### Supplied data
____

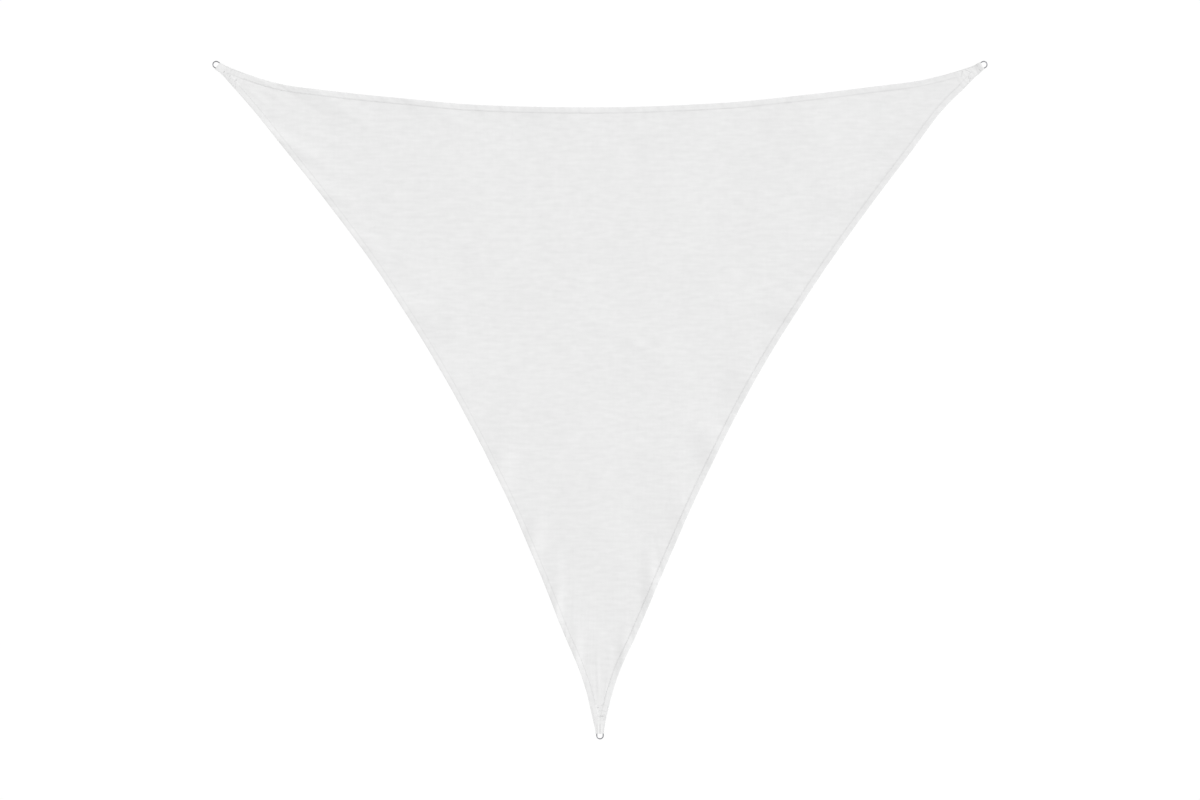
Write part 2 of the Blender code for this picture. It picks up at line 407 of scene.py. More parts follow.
def thicken(
    piece: bpy.types.Object, thickness: float, offset: int, rims: float = 0, even: bool = False
) -> None:
    """Gives a piece of cloth or webbing its thickness, and rounds its rims.

    Args:
        piece: the piece, still a bare surface.
        thickness: how thick it gets.
        offset: 1 if its surface is the underside, 0 if it is the middle.
        rims: the width of the bevel on its rims, or 0 for none.
        even: whether it stays as thick in its bends.
    """
    solid = piece.modifiers.new("thickness", "SOLIDIFY")
    solid.thickness = thickness
    solid.offset = offset
    solid.use_even_offset = even
    if rims:
        bevel = piece.modifiers.new("rims", "BEVEL")
        bevel.width = rims
        bevel.segments = RIM_BANDS
        bevel.limit_method = "ANGLE"
        bevel.angle_limit = RIM_ANGLE


def dress(piece: bpy.types.Object, material: bpy.types.Material) -> None:
    """Gives a piece its material, and lets it ride with the sail.

    Args:
        piece: the piece.
        material: its material.
    """
    piece.data.materials.append(material)
    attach(piece, "root")
    log.info("%s: %d faces, %s", piece.name, len(piece.data.polygons), material.name)


@dataclass(frozen=True)
class SailPlan:
    """The sail's plan: corners at the centres of the rings' arcs, and bowed edges."""

    top_span: float = 3.584
    slant_span: float = 3.609
    cap_flat: float = 0.0185  # the cloth lies level over the tab's loop up to here
    cap_foot: float = 0.045  # and is down on the tab's sewn part from here
    cap_seat: float = 0.009312  # the cloth's underside over the loop
    tab_seat: float = 0.0036  # and over the sewn part
    tip_flat: float = 0.130  # the cloth leaves the tab's height here
    tip_end: float = 0.300  # and is down on the surface by here
    normal_step: float = 0.002
    crowd_reach: float = 0.060  # how far from an edge's ends its stations stand closer
    least_turn: float = 0.05  # of a hem's edge against its tip's middle line
    fine: int = 8001  # the stations that an edge is laid out with
    coarse: int = 1001  # and measured with

    def corner(self, corner: Corner) -> np.ndarray:
        """Places a corner.

        Args:
            corner: the corner.

        Returns:
            Its plan point.
        """
        half = self.top_span / 2
        depth = math.sqrt(self.slant_span**2 - half**2)
        places = {
            Corner.LEFT: (-half, depth / 2),
            Corner.RIGHT: (half, depth / 2),
            Corner.BOTTOM: (0.0, -depth / 2),
        }
        return np.array(places[corner])

    def centre(self) -> np.ndarray:
        """The mean of the corners."""
        return sum(self.corner(corner) for corner in Corner) / len(Corner)

    def inward_angle(self, corner: Corner) -> float:
        """Finds the bearing of a corner's middle line into the sail.

        Args:
            corner: the corner.

        Returns:
            The bearing in radians.
        """
        place = self.corner(corner)
        others = [self.corner(other) - place for other in Corner if other is not corner]
        inward = sum(other / np.linalg.norm(other) for other in others)
        return math.atan2(inward[1], inward[0])

    def axes(self, corner: Corner) -> tuple[np.ndarray, np.ndarray]:
        """Finds a corner's own directions.

        Args:
            corner: the corner.

        Returns:
            Unit vectors along its middle line into the sail, and to the left of it.
        """
        angle = self.inward_angle(corner)
        ahead = np.array((math.cos(angle), math.sin(angle)))
        return ahead, np.array((-ahead[1], ahead[0]))

    def corner_frame(self, corner: Corner) -> Matrix:
        """Finds the matrix of a corner.

        Args:
            corner: the corner.

        Returns:
            A matrix with its origin there and +X along the middle line.
        """
        x, y = self.corner(corner)
        turn = Matrix.Rotation(self.inward_angle(corner), 4, "Z")
        return Matrix.Translation((x, y, 0)) @ turn

    def line(self, edge: Edge) -> tuple[np.ndarray, np.ndarray]:
        """The corner an edge starts from, and the way from there to its other corner."""
        start, end = (self.corner(corner) for corner in EDGE_ENDS[edge])
        return start, end - start

    def span(self, edge: Edge) -> float:
        """The straight length between an edge's corners."""
        return float(np.linalg.norm(self.line(edge)[1]))

    def inset(self, edge: Edge, along: np.ndarray) -> np.ndarray:
        """How far an edge lies inside its straight line.

        Args:
            edge: the edge.
            along: fractions of the line between its corners.

        Returns:
            The distance at each fraction, by a smooth curve through the table's rows.
        """
        table = np.array(EDGE_ROWS)
        knots = table[:, 0]
        depths = table[:, EDGE_COLUMNS.index(edge.value)] * MM
        last = len(knots) - 1
        low = np.maximum(np.arange(last + 1) - 1, 0)
        high = np.minimum(np.arange(last + 1) + 1, last)
        slopes = (depths[high] - depths[low]) / (knots[high] - knots[low])
        before = np.clip(np.searchsorted(knots, along) - 1, 0, last - 1)
        after = before + 1
        width = knots[after] - knots[before]
        t = (along - knots[before]) / width
        return (
            (2 * t**3 - 3 * t**2 + 1) * depths[before]
            + (t**3 - 2 * t**2 + t) * width * slopes[before]
            + (3 * t**2 - 2 * t**3) * depths[after]
            + (t**3 - t**2) * width * slopes[after]
        )

    def edge_points(self, edge: Edge, along: np.ndarray) -> np.ndarray:
        """Finds points on the cloth's edge.

        Args:
            edge: the edge.
            along: fractions of the line between its corners.

        Returns:
            A plan point for each fraction.
        """
        start, line = self.line(edge)
        inward = np.array((line[1], -line[0])) / np.linalg.norm(line)
        return start + np.outer(along, line) + np.outer(self.inset(edge, along), inward)

    def inward(self, edge: Edge, along: np.ndarray) -> np.ndarray:
        """Finds the way from the cloth's edge into the cloth.

        Args:
            edge: the edge.
            along: fractions of the line between its corners.

        Returns:
            A unit normal in plan for each fraction.
        """
        first, last = EDGE_RANGE
        before = self.edge_points(edge, np.maximum(along - self.normal_step, first))
        after = self.edge_points(edge, np.minimum(along + self.normal_step, last))
        run = after - before
        run /= np.linalg.norm(run, axis=1)[:, None]
        return np.stack((run[:, 1], -run[:, 0]), axis=1)

    def stations(self, edge: Edge, count: int, crowding: float = 0.0) -> np.ndarray:
        """Fractions along an edge that are evenly spaced on its curve, or closer at its ends.

        Args:
            edge: the edge.
            count: how many stations there are.
            crowding: how many more stations a metre has at the ends than in the middle,
                as a share.

        Returns:
            The fractions, from the edge's first end to its last.
        """
        dense = np.linspace(*EDGE_RANGE, self.fine)
        lengths = np.diff(walked(self.edge_points(edge, dense)))
        middles = np.cumsum(lengths) - lengths / 2
        end = np.minimum(middles, lengths.sum() - middles)
        lengths = lengths * (1 + crowding * np.exp(-end / self.crowd_reach))
        run = np.concatenate(([0], np.cumsum(lengths)))
        return np.interp(np.linspace(0, run[-1], count), run, dense)

    def curve_length(self, edge: Edge) -> float:
        """The length of an edge's curve."""
        return float(walked(self.edge_points(edge, self.stations(edge, self.coarse)))[-1])

    def room(self, edge: Edge, along: np.ndarray) -> np.ndarray:
        """Finds how far a hem can turn in before it meets the next one on a middle line.

        Args:
            edge: the hem's edge.
            along: fractions of the line between its corners.

        Returns:
            The room at each fraction.
        """
        points, inward = self.edge_points(edge, along), self.inward(edge, along)
        rooms = []
        for corner in EDGE_ENDS[edge]:
            _, aside = self.axes(corner)
            away = np.abs((points - self.corner(corner)) @ aside)
            rooms.append(away / np.maximum(np.abs(inward @ aside), self.least_turn))
        return np.minimum(*rooms)

    def local(self, corner: Corner, points: np.ndarray) -> np.ndarray:
        """Plan points as seen from a corner: along its middle line, and off it."""
        return (points - self.corner(corner)) @ np.column_stack(self.axes(corner))

    def nearest(self, points: np.ndarray) -> np.ndarray:
        """Sees plan points from the corner that each one is nearest to.

        Args:
            points: the plan points.

        Returns:
            How far each one is along that corner's middle line, and off it.
        """
        places = np.array([self.local(corner, points) for corner in Corner])
        corners = np.argmin(np.linalg.norm(places, axis=2), axis=0)
        return places[corners, np.arange(len(points))]

    def seat(self, points: np.ndarray) -> np.ndarray:
        """Finds how high the nearest corner's tab carries the underside of the cloth.

        Args:
            points: plan points.

        Returns:
            The height at each.
        """
        run = self.nearest(points)[:, 0]
        share = np.clip((run - self.cap_flat) / (self.cap_foot - self.cap_flat), 0, 1)
        return self.cap_seat + (self.tab_seat - self.cap_seat) * share

    def tip_lift(self, points: np.ndarray) -> np.ndarray:
        """0 where the cloth lies on a corner's tab, and 1 clear of all the tabs."""
        away = [np.linalg.norm(points - self.corner(corner), axis=1) for corner in Corner]
        return smooth_step(self.tip_flat, self.tip_end, np.minimum.reduce(away))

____

### Exercise description
Return exactly, please, the lines of the material from the first one down to and including the line where "rounds its rims." appears.

### The output
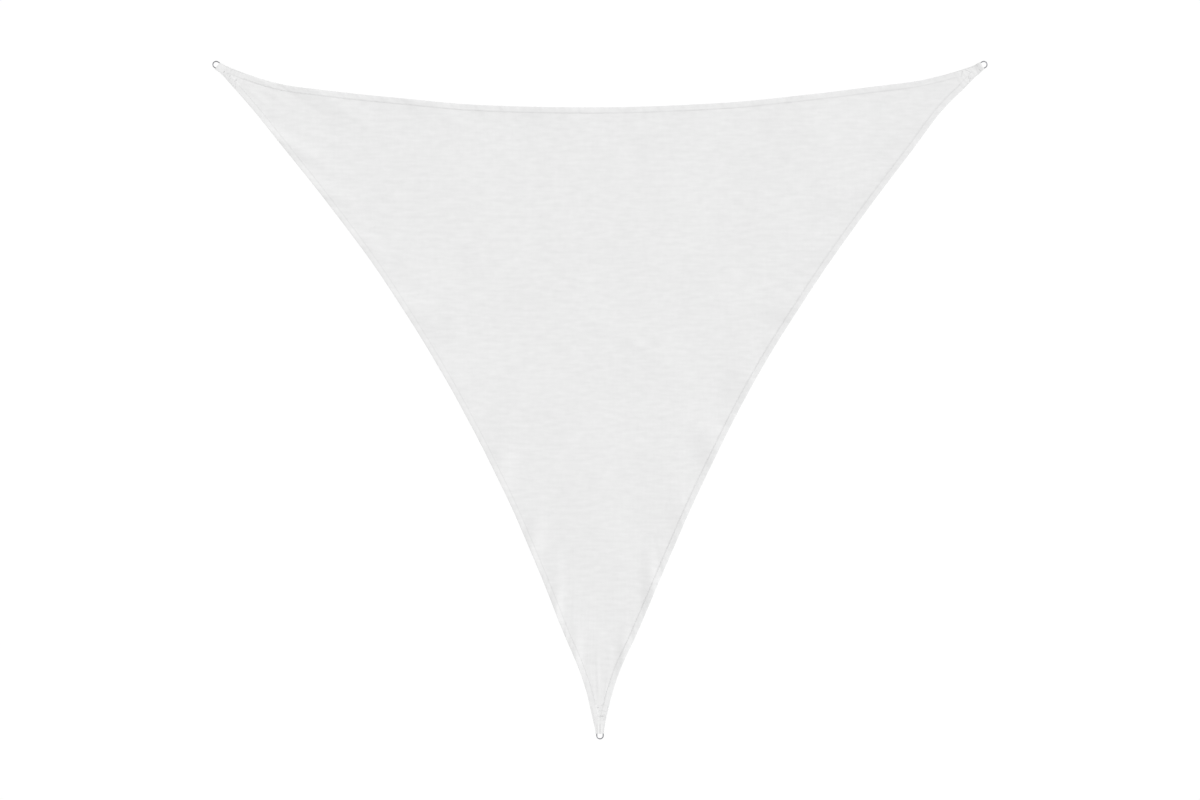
Write part 2 of the Blender code for this picture. It picks up at line 407 of scene.py. More parts follow.
def thicken(
    piece: bpy.types.Object, thickness: float, offset: int, rims: float = 0, even: bool = False
) -> None:
    """Gives a piece of cloth or webbing its thickness, and rounds its rims.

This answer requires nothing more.